With the accumulated knowledge from above, we can set out these generic guidelines for Dynamic Memory configuration:

  • If your application or operating system are struggling because they only calculate their memory consumption based on the value of total available memory at startup, use a higher Startup value while leaving the Minimum at a lower setting.
  • Do not leave the Maximum at its default setting of 1 terabyte unless you have the memory available and the guest is likely to use it. A faulty application with a memory leak or a malicious application that eats up memory can cause a virtual machine to expand until all other virtual machines are compressed to their minimums. Remember that you can always increase the Maximum, even while the virtual machine is on, so it’s safer to start low.

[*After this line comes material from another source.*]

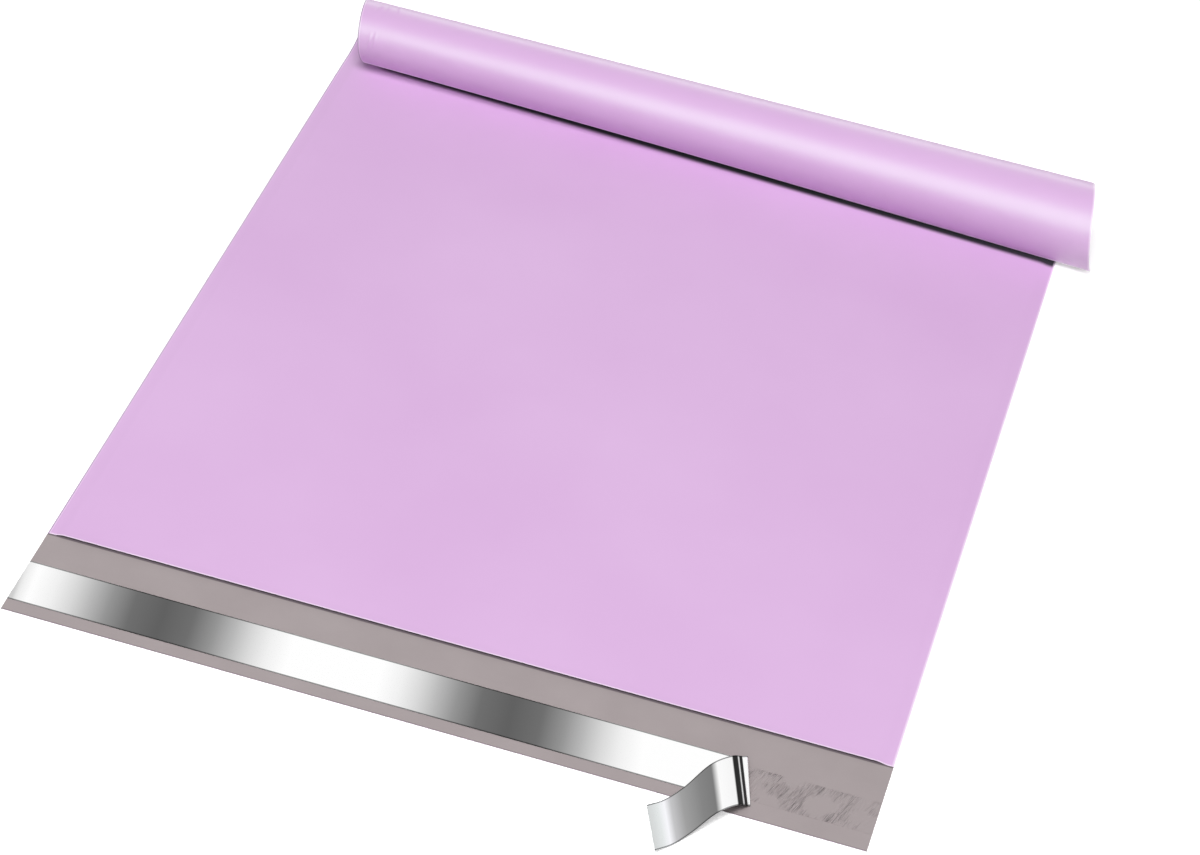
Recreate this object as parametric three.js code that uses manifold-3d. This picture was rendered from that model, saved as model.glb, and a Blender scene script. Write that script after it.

  • Watch your Performance Counters as shown above to determine an adequate Minimum value.
  • If a vendor asks you to set a memory reservation, the Hyper-V equivalent is Minimum.
  • While I believe that systems should be continually monitored for performance as a matter of due diligence, I also understand that it can become onerous to translate those into solid Minimum/Maximum settings. Tinkering will definitely hit a point of diminishing returns very quickly. After that, rely on Memory weight to keep your virtual machines behaving as you like rather than burn a lot of hours fine-tuning upper and lower bounds.